A segunda história de King para o gibi trazia o Batman explicando diferentes detalhes de seu psicológico frágil. O “sempre preparado” Cavaleiro das Trevas admitia, ao mesmo tempo em que se preparava para enfrentar o vilão Bane, que sua cruzada contra o crime nada mais era do que uma tentativa de suicídio. Com uma profundidade que apenas Grant Morrison se atreveu a dar ao Morcego em anos recentes, King desconstruiu completamente a visão quase divina que outros roteiristas deram ao personagem desde os anos 1980. Nos meses seguintes, o quadrinista continuou entregando histórias tocantes, acompanhadas das artes brilhantes de David Finch e Mikel Janin.

Depois de A Guerra das Piadas e Charadas, eu já estava completamente fisgado pela fase do autor. Corri atrás de seus outros títulos – Grayson e a minissérie Visão, da Marvel – e percebi algo que minha teimosia me impediu de ver meses antes: King faz parte do seleto grupo de quadrinistas modernos que não se contenta em entreter. Assim como Morrison, Brian Bendis, Donny Cates, Joëlle Jones e G. Willow Wilson, ele busca entender o personagem com o qual trabalha, assim como o mundo no qual ele se insere e mostra isso ao explorar elementos além da ação típica da mídia. Equilibrando suas experiências pessoais como oficial da CIA e veterano do exército com a mitologia dos títulos que escreve, King entregou algumas das melhores histórias da indústria na última década.

Essa visão não-tradicional que o autor inclui em sua obra, no entanto, não está imune a críticas. Em caso que se tornou infame, King passou diversos números de Batman arquitetando o casamento entre Bruce Wayne e Selina Kyle, apenas para a Mulher-Gato abandonar o amado no altar. A reação imediatista dos leitores, porém, não deu espaço para que os fãs vissem o verdadeiro objetivo do autor. Acertado com a DC para comandar 100 edições, ele idealizou um arco gigantesco, com cada trama menor se conectando por pequenas referências de texto ou imagem, culminando na história épica de Cidade de Bane. Infelizmente, o barulho do público, além de seu envolvimento com o filme dos Novos Deuses, levou a DC a diminuir o período de King em Batman e o autor entregou sua última história para a revista no número 85, levando o final que planejou para a minissérie Batman/Catwoman.

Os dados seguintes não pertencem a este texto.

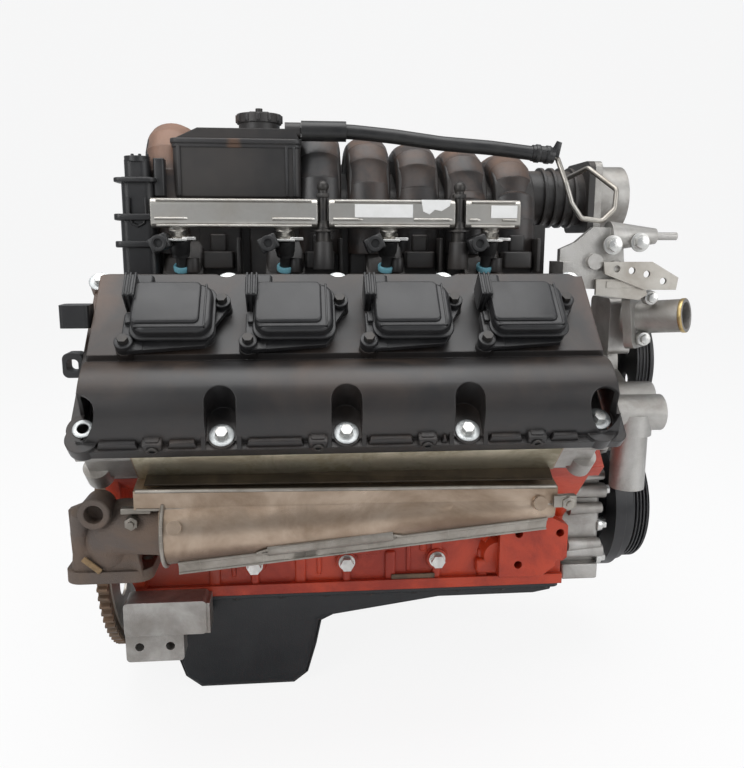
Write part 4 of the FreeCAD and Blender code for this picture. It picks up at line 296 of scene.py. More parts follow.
edges.links.new(rounded.outputs[0], result.inputs["Normal"])
print("group", edges.name)

# %% [markdown]
# ## Finishes
# Each finish is one material made from the four effects: two tones of the base colour in patches, dust over
# them, a bright or dark rub along edges, and a fine bump for the grain. The numbers are what tells cast
# aluminium from paint or moulded plastic, so one function builds them all from a short list.

# %% A finish from its numbers
def place_effect(tree, group, **values):
    """Puts a node group in a material with its own input values."""
    node = tree.nodes.new("ShaderNodeGroup")
    node.node_tree = group
    set_inputs(node, **values)
    return node


def mix_colour(tree, factor, first, second):
    """Mixes two colours, each a socket or an (r, g, b) tuple."""
    node = tree.nodes.new("ShaderNodeMix")
    node.data_type = "RGBA"
    for place, value in ((0, factor), (6, first), (7, second)):
        feed(tree, node.inputs[place], value)
    return node.outputs[2]


finishes = {}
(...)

Embora esse encerramento prematuro possa atrair desconfiança ao legado do autor – assim como o menos que mediano Heróis em Crise -, é inegável que King tenha criado clássicos modernos na revista. Dentro de 10 ou 15 anos, é possível que A Guerra das Piadas e Charadas, Cidade de Bane e Dias Frios, no qual Bruce questiona seus métodos após acusar injustamente o Sr. Frio de assassinato, sejam colocados no mesmo panteão que A Piada Mortal, de Alan Moore, e O Cavaleiro das Trevas, de Frank Miller. Ao mesmo tempo, histórias do quadrinista para outros personagens, como Superman: Up In The Sky, The Omega Men e Senhor Milagre, também devem alcançar status semelhantes, não só por sua qualidade, mas pelo impacto que tiveram em personagens icônicos da DC.

Atualmente trabalhando nas minisséries Rorschach, Batman/Catwoman - que concluirá a visão do autor para Batman - e Strange Adventures, outro grande candidato a clássico, King criou, em menos de uma década de carreira na indústria, uma série de leituras obrigatórias para fãs da DC e de quadrinhos em geral. Olhando com carinho para cada personagem que escreve, o quadrinista transforma histórias de super-herói em algo muito mais profundo e interessante do que mais uma narrativa de bem contra o mal.